Mariana Lamping was 15-years-old, living in an orphanage in Peru when she met her future father while he was on a mission trip with St. Xavier High School.  After months of paperwork, Lamping had a new family and arrived in the U.S. on her sixteenth birthday, unable to speak English but with a desire to learn so she could socialize with her new family.

Lamping, a graduate of Colerain High School, will graduate with a degree in social work from the Mount.  She began her college career as a nursing student but her inspiration from the nuns who ran the orphanage in Peru, led her to realize her passion was social work.

“I want to work with children,” Lamping said.  “My dream is to one day open a halfway house to help kids.  This is my way of giving back to society.”

She is the daughter of Greg and Mary Lamping of White Oak.

Learning Lessons with Dad

Chelsey Siefke, a 2008 graduate of East Central High School in Indiana, is graduating with a Bachelor of Science in Nursing.  She studied for exams with the help of her father, Mike, an assistant fire chief in Whitewater Township who was studying at the same time for his paramedic certificate.

“Learning with my dad was such a valuable lesson to me since it taught me to work harder,” Siefke said.

She is applying for a critical care internship and would like to become a flight nurse.  Chelsey is the daughter of Mike and Angel Siefke.

Wheelchair Doesn’t Get in Way of Student’s Dreams

Neil Kelly is one of the most active students on campus.

The 2008 Sycamore High School graduate and Communication Studies major served on the executive board for the Campus Activities Board for three years, served in student government, Habitat for Humanity, wrote for the student newspaper, and was an announcer at sporting activities.  So many activities, despite being in a wheelchair since he was paralyzed at birth.

“Nothing stops him,” said Elizabeth Barkley, Ph.D., professor of English.  “He’s one of the students receiving an Excellence in Leadership award and he is very deserving of that honor.”

Kelly says he plans to apply to graduate school for a degree in public administration and non-profit management.  “In my years at the Mount, I’ve learned service,” he said.  “My ultimate goal is to help people so I’d like to work for a non-profit.”
Kelly is the son of Leslie and Dennis Kelly.

Commencement Information

The Mount will hold two commencement ceremonies on Saturday, May 12 in the Jean Patrice Harrington, SC, Student Center.  The ceremony for adult and graduate students will be held at 10 a.m., and the ceremony for traditional students will be held at 2:30 p.m. 

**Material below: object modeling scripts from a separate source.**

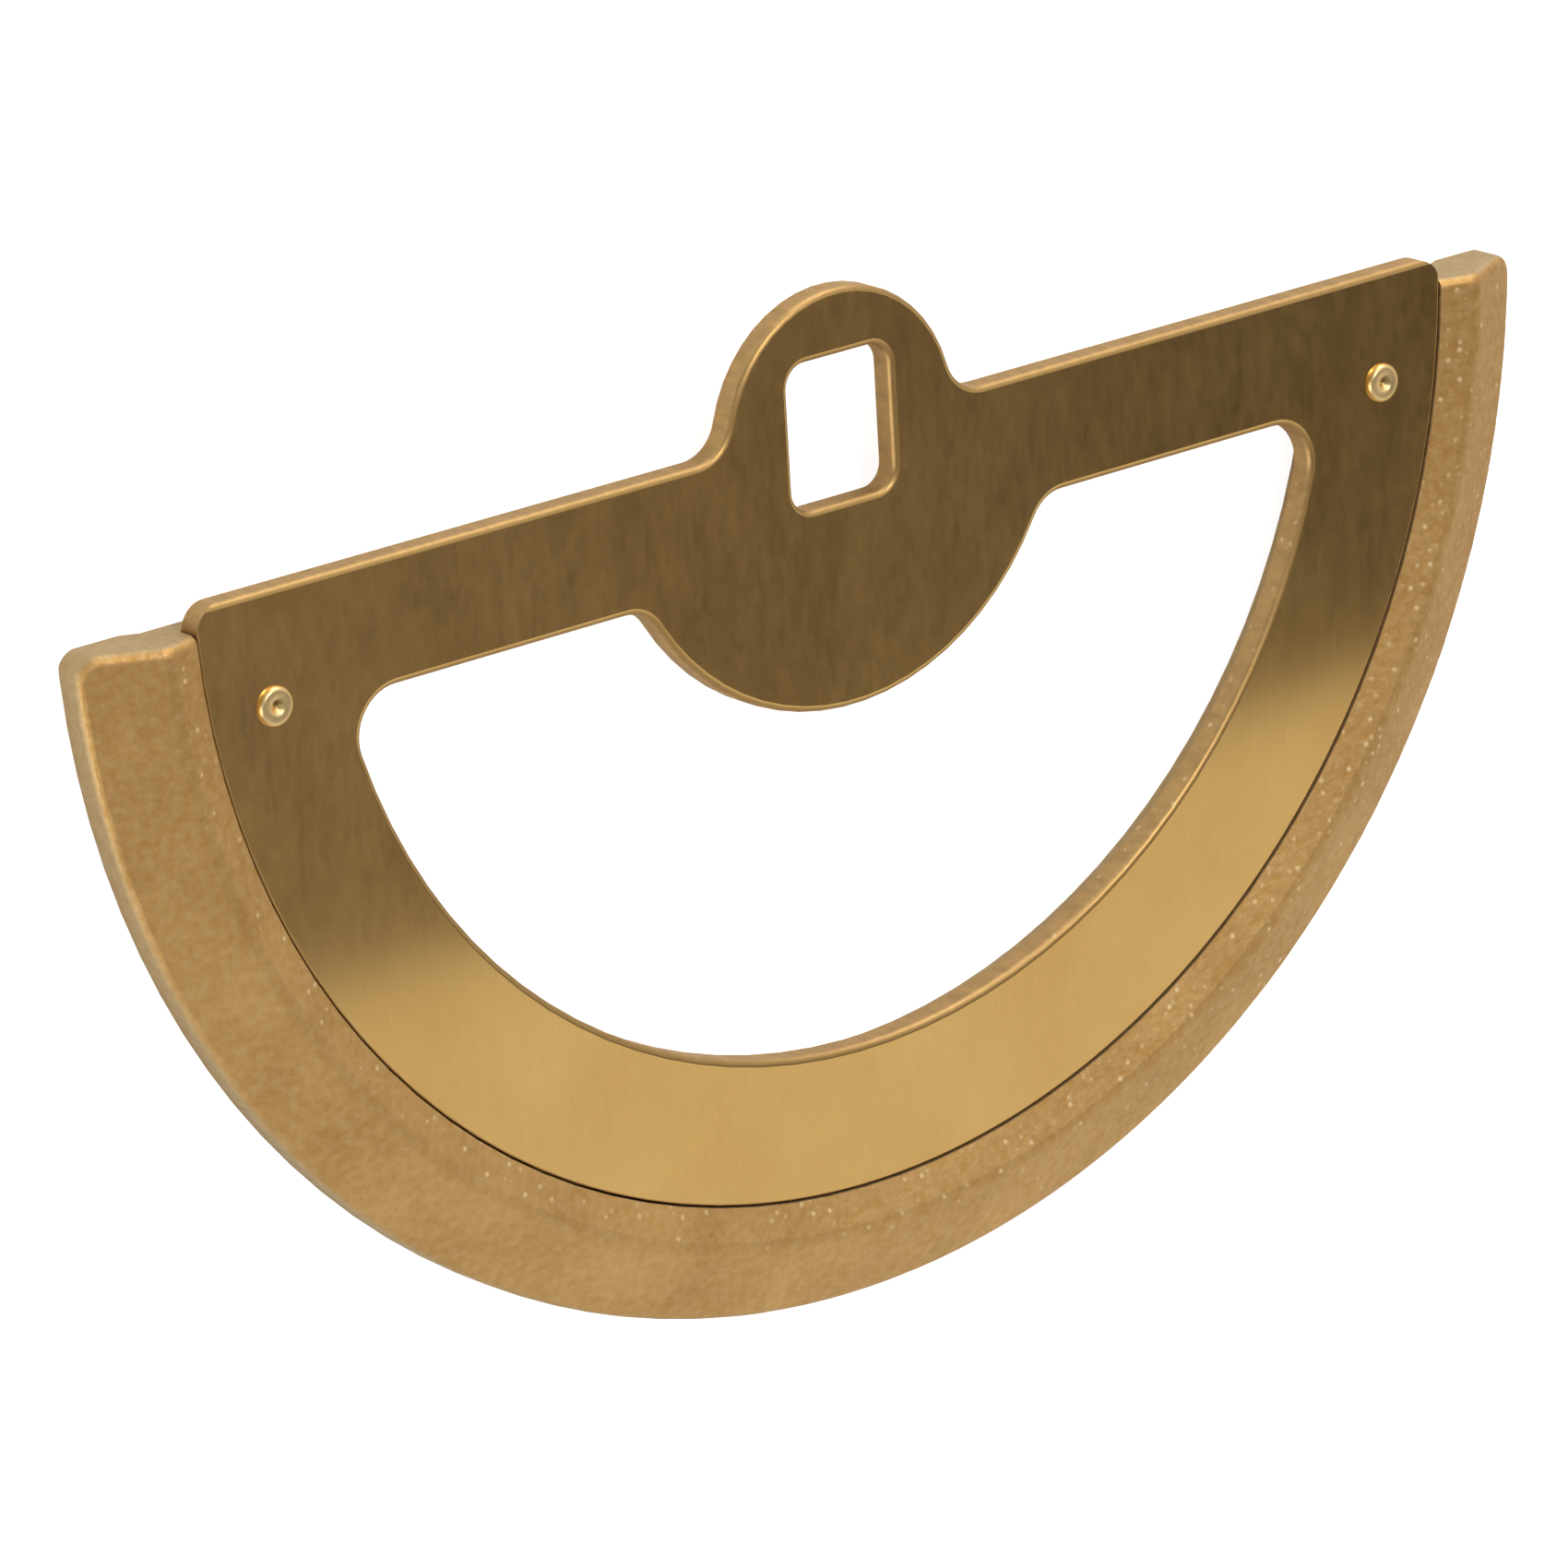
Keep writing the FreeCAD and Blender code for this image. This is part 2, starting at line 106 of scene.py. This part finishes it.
# Changes of look along X, along Y or out from the rotation axis, and the shares at both ends
CONTRAST_BY_X = ((-6.0 * MM, 8.0 * MM), (0.26, 0.17))
# Painted shade in the seam at the plate's rim
SEAM_SHADE_BY_REACH = ((11.12 * MM, 11.19 * MM), (0.0, 0.6))
# Painted shade on the weight, darker towards +X and towards its ends at +Y
SHADE_BY_X = ((7.0 * MM, 12.0 * MM), (0.0, 0.4))
SHADE_BY_Y = ((-6.0 * MM, -0.5 * MM), (0.0, 0.75))
WINDOW_CROWD_BY_X = ((1.0 * MM, 6.0 * MM), (-0.1, 0.58))
WINDOW_THINNING_BY_Y = ((-3.0 * MM, -2.4 * MM), (0.0, 0.6))
WEIGHT_CROWD_BY_X = ((-10.0 * MM, 6.0 * MM), (-0.25, 0.1))
WEIGHT_CROWD_BY_REACH = ((11.6 * MM, 12.1 * MM), (0.46, 0.04))
STEEP_THINNING = 0.5

# Painted glints: cells per metre, how a cell that holds one comes on, its fall from the middle outwards,
# its shine
GLINT_CELLS = (6500, 6500, 6500)
GLINT_HELD = ((0.0, 0.1), (0.0, 1.0))
GLINT_SPOT = ((0.1, 0.34), (1.0, 0.0))
GLINT_SHINE_CELLS = (8000, 8000, 8000)
GLINT_SHINE = (0.35, 1.0)

# Rivet heads, in shares of the rivet's own box, and how far their shading swells
HEAD_MIDDLE = (0.5, 0.5, 0.0)
HEAD_CROWN = 0.27
HEAD_EDGE = 0.4
HEAD_SWELL = 0.7 * MM
# Painted shade in the dimple, set off the middle
DIMPLE_MIDDLE = (0.55, 0.57, 0.0)
DIMPLE_SHADE_BY_REACH = ((0.05, 0.15), (0.8, 0.0))

# Studio: soft light all round, dimmer towards -X, and a card that only reflections see
WORLD_BY_X = ((-0.7, 0.1), (0.35, 0.77))
FLOOR_HALF = 1.5
FLOOR_DROP = 0.02 * MM
FLOOR_TONE = (0.7, 0.7, 0.7, 1.0)
FLOOR_GLOW = 0.85
CARD_HEIGHT = 40.0 * MM
CARD_LEFT = -34.0 * MM
CARD_RIGHT = 54.0 * MM
CARD_FAR = 6.0 * MM
CARD_TINT = (1.0, 0.93, 1.0, 1.0)
CARD_STRENGTH = (0.195, 0.077)
REFLECTED_EDGE_Y = -6.125 * MM
REFLECTED_HALF = 12.0 * MM

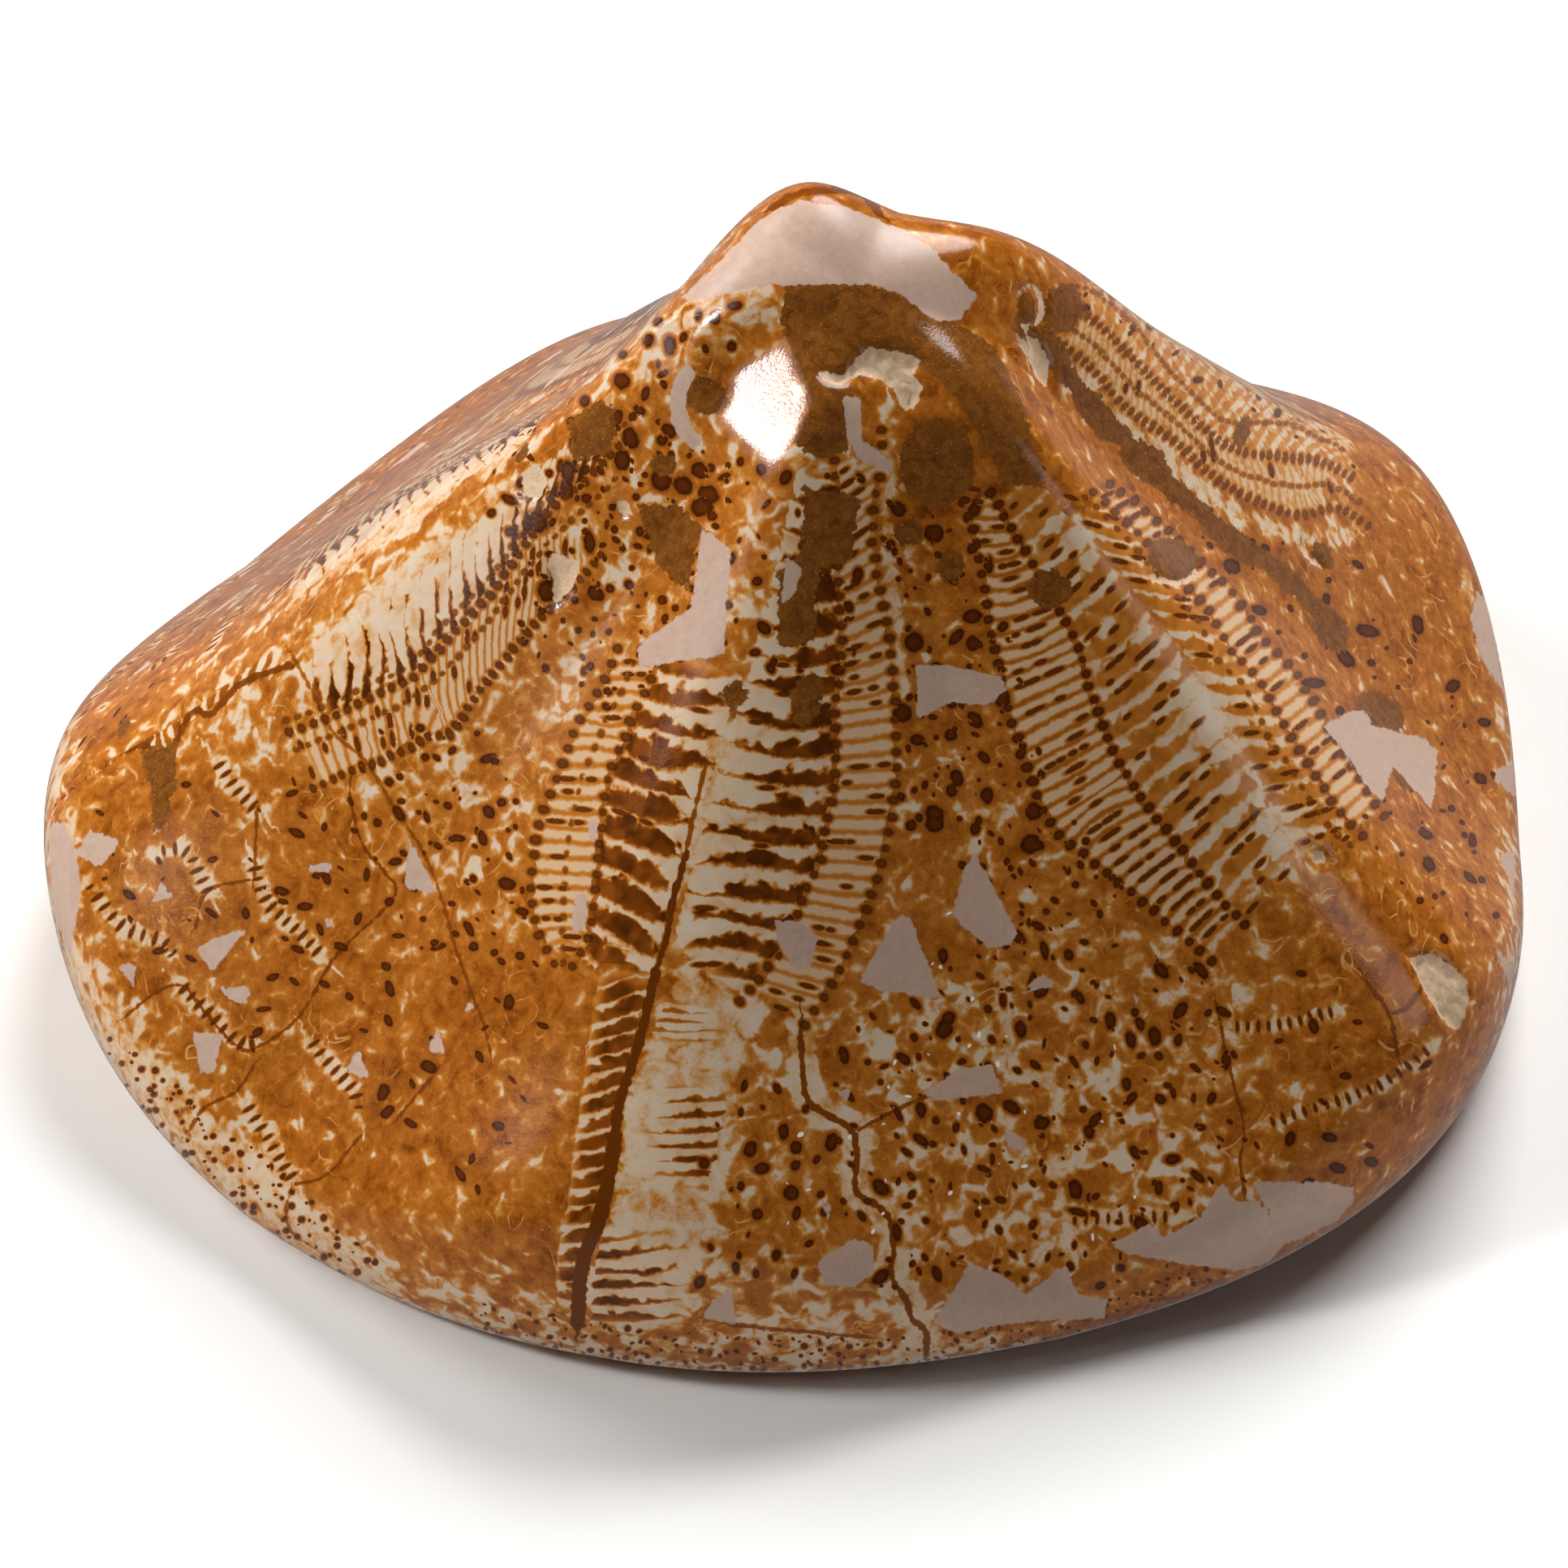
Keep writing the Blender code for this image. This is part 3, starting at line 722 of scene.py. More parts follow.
class Markings:
    """Values on each corner of each triangle; every triangle follows the one marking nearest it,
    so that a line or a spot keeps its edge even where it is finer than the mesh."""

    FAR = 9.0               # a place that no line or spot reaches
    NO_FILL = -2.0          # millimetres inside a filling: well outside it
    PLAIN_STAIN = 0.86      # stain of the ground that no zone covers
    SPOT_REACH = 3.2        # how far a spot rules, in its own radii
    LINE_REACH = 24.0       # and a line, and a pale joint, on the drawing
    JOINT_REACH = 30.0
    BAND_ENDS = 30.0        # over which a band of cross lines fades at its ends, on the drawing
    BAND_TIPS = 0.3         # and toward its tips, as a share of the way across
    FILLED_CELLS = 0.86     # the share of a net's cells that hold a tubercle, chip or filling

    def __init__(self, places):
        self.places = places
        self.live = np.ones(len(places), bool)
        self.centre = places.mean(axis=1)
        self.order = np.argsort(self.centre[:, 0])
        self.sorted_x = self.centre[self.order, 0]
        count = len(places)
        self.spot = np.full((count, 3, 3), self.FAR)
        self.spot[..., 2] = 0
        self.line = self.spot.copy()
        self.joint = self.spot.copy()
        self.comb = np.zeros((count, 3, 3))
        self.bars = np.zeros((count, 3, 3))
        self.fill = np.full((count, 3, 3), self.NO_FILL)
        self.stain_and_sheen = np.full((count, 3), self.PLAIN_STAIN)
        self.spot_gap = np.full(count, self.SPOT_REACH)
        self.line_gap = np.full(count, self.LINE_REACH)
        self.joint_gap = np.full(count, self.JOINT_REACH)

    def near(self, points, reach):
        """Live triangles in the box of some places, widened by a reach."""
        low, high = np.min(points, axis=0) - reach, np.max(points, axis=0) + reach
        first, last = np.searchsorted(self.sorted_x, (low[0], high[0]))
        some = self.order[first:last]
        y = self.centre[some, 1]
        return some[(y > low[1]) & (y < high[1]) & self.live[some]]

    def add_spot(self, x, y, half_x, half_y, angle, dark):
        some = self.near([(x, y)], self.SPOT_REACH * max(half_x, half_y))
        local = (self.places[some] - (x, y)) @ spin(angle).T / (half_x, half_y)
        gap = np.linalg.norm(local.mean(axis=1), axis=-1)
        better = gap < self.spot_gap[some]
        some = some[better]
        self.spot_gap[some] = gap[better]
        self.spot[some, :, :2] = local[better]
        self.spot[some, :, 2] = dark

    def add_row(self, path, pitch, half_x, half_y, dark=1.0, drift=0.12):
        """Spots along a path, each a little off its place; half_x runs across the path."""
        for (x, y), heading in zip(*spaced(path, pitch)):
            dx, dy, grow = chance.normal(0, drift, 3)
            self.add_spot(x + dx * half_y, y + dy * half_y, half_x * (1 + grow), half_y * (1 + grow / 2),
                          heading + math.pi / 2, dark)

    def add_ridges(self, first_path, second_path, count, each, shift=0.5):
        """Small tubercles on the ridges between two rows of pores, drawn out along each ridge."""
        near_row, far_row = amid(first_path, second_path, 0), amid(first_path, second_path, 1)
        least, most, half_width = RIDGE_TUBERCLE
        for number in range(int(count)):
            stop = int((number + shift) / count * (len(near_row) - 1))
            start, run = near_row[stop], far_row[stop] - near_row[stop]
            for share in chance.uniform(*RIDGE_PART, chance.poisson(each)):
                x, y = start + share * run
                half = chance.uniform(least, most) * PER_MM
                self.add_spot(x, y, half, half_width * PER_MM, math.atan2(run[1], run[0]), 0.9)

    def scatter(self, outline, spacing):
        """Places within an outline, one to each cell of a net, moved off it by chance."""
        pitch = spacing * PER_MM
        low, high = np.min(outline, axis=0), np.max(outline, axis=0)
        net = np.meshgrid(*(np.arange(a, b, pitch) for a, b in zip(low, high)))
        cells = np.stack(net, axis=-1).reshape(-1, 2)
        cells[:, 0] += pitch / 2 * (np.round((cells[:, 1] - low[1]) / pitch) % 2)
        cells = cells + chance.uniform(-0.5, 0.5, cells.shape) * pitch
        return cells[inside(outline, cells) & (chance.uniform(0, 1, len(cells)) < self.FILLED_CELLS)]

    def add_field(self, outline, spacing, half, slim, lie):
        """Tubercles scattered within an outline, of many sizes, lying roughly one way."""
        for x, y in self.scatter(outline, spacing):
            size = half * PER_MM * math.exp(min(chance.normal(0, 0.4), 0.4))
            narrow = size * min(1.0, slim * math.exp(chance.normal(0, 0.2)))
            self.add_spot(x, y, size, narrow, math.radians(lie + chance.normal(0, 35)), 1.0)

    def add_chip_glints(self, outline, spacing):
        # Painted glints: each chip is laid as a white fleck, its darkness below zero.
        for x, y in self.scatter(outline, spacing):
            size = chance.uniform(*CHIP_HALF) * PER_MM
            narrow = size * chance.uniform(*CHIP_SLIM)
            self.add_spot(x, y, size, narrow, chance.uniform(0, math.pi), -1.0)

    def add_line(self, value, gaps, path, half_width, strength):
        path = trail(path)
        some = self.near(path, gaps.max())
        across, _ = measure(path, self.centre[some])
        gap = np.abs(across) - half_width
        better = gap < gaps[some]
        some = some[better]
        if len(some):
            gaps[some] = gap[better]
            across, _ = measure(path, self.places[some].reshape(-1, 2))
            value[some, :, 0] = across.reshape(-1, 3) / PER_MM
            value[some, :, 1] = half_width / PER_MM
            value[some, :, 2] = strength

    def add_fill(self, kind, outline):
        some = self.near(outline, 30)
        depth = depth_in(outline, self.places[some].reshape(-1, 2)).reshape(-1, 3) / PER_MM
        self.fill[some, :, kind] = np.maximum(self.fill[some, :, kind], depth)

    def add_zone(self, outline, level, softness):
        some = self.near(outline, softness)
        depth = depth_in(outline, self.places[some].reshape(-1, 2)).reshape(-1, 3)
        self.stain_and_sheen[some] += (level - self.stain_and_sheen[some]) * eased(depth / softness * 0.5 + 0.5)

    def add_band(self, value, first_path, second_path, count, shift, start, dark, tips_fade=False):
        """Cross lines between two paths: value holds their number, the share of the way across
        from where they begin, and their darkness."""
        some = self.near(np.concatenate([first_path, second_path]), 6)
        places = self.places[some].reshape(-1, 2)
        d1, s1 = measure(first_path, places)
        d2, s2 = measure(second_path, places)
        length1, length2 = walk(first_path)[-1], walk(second_path)[-1]
        toward = np.sign(measure(first_path, second_path[len(second_path) // 2][None])[0][0])
        share = np.clip(d1 * toward / (np.abs(d1) + np.abs(d2) + 1e-6), 0, 1)
        number = count * ((1 - share) * s1 / length1 + share * s2 / length2) + shift
        between = (d1 * toward > 0) & (d2 * toward < 0)
        live = (s1 > 1) & (s1 < length1 - 1) & (s2 > 1) & (s2 < length2 - 1)
        on = (between & live).reshape(-1, 3).all(axis=1)
        some = some[on]
        value[some, :, 0] = number.reshape(-1, 3)[on]
        value[some, :, 1] = (share.reshape(-1, 3)[on] - start) / (1 - start)
        fade = 1
        for walked, length in ((s1, length1), (s2, length2)):
            fade = fade * np.clip(np.minimum(walked, length - walked) / self.BAND_ENDS, 0, 1)
        if tips_fade:
            fade = fade * np.clip(share / self.BAND_TIPS, 0, 1)
        value[some, :, 2] = (dark * fade).reshape(-1, 3)[on]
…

Bob Castellini, chairman of the Castellini Group of Companies and CEO of the Cincinnati Reds, will address the traditional students during the afternoon ceremony.  He will be awarded an honorary Doctor of Humane Letters degree for his commitment to the city of Cincinnati and its people, and for serving the needs of others.  Caroljean Willie, SC, the non-governmental organization representative at the United Nations, will address the adult/graduate students during the morning ceremony.  She will be awarded an honorary Doctor of Humane Letters for her dedication to the poor through her work at the United Nations and for living out the mission of the Mount.

The College of Mount St. Joseph is an undergraduate and graduate Catholic college that provides an interdisciplinary liberal arts and professional curriculum emphasizing values, service and social responsibility.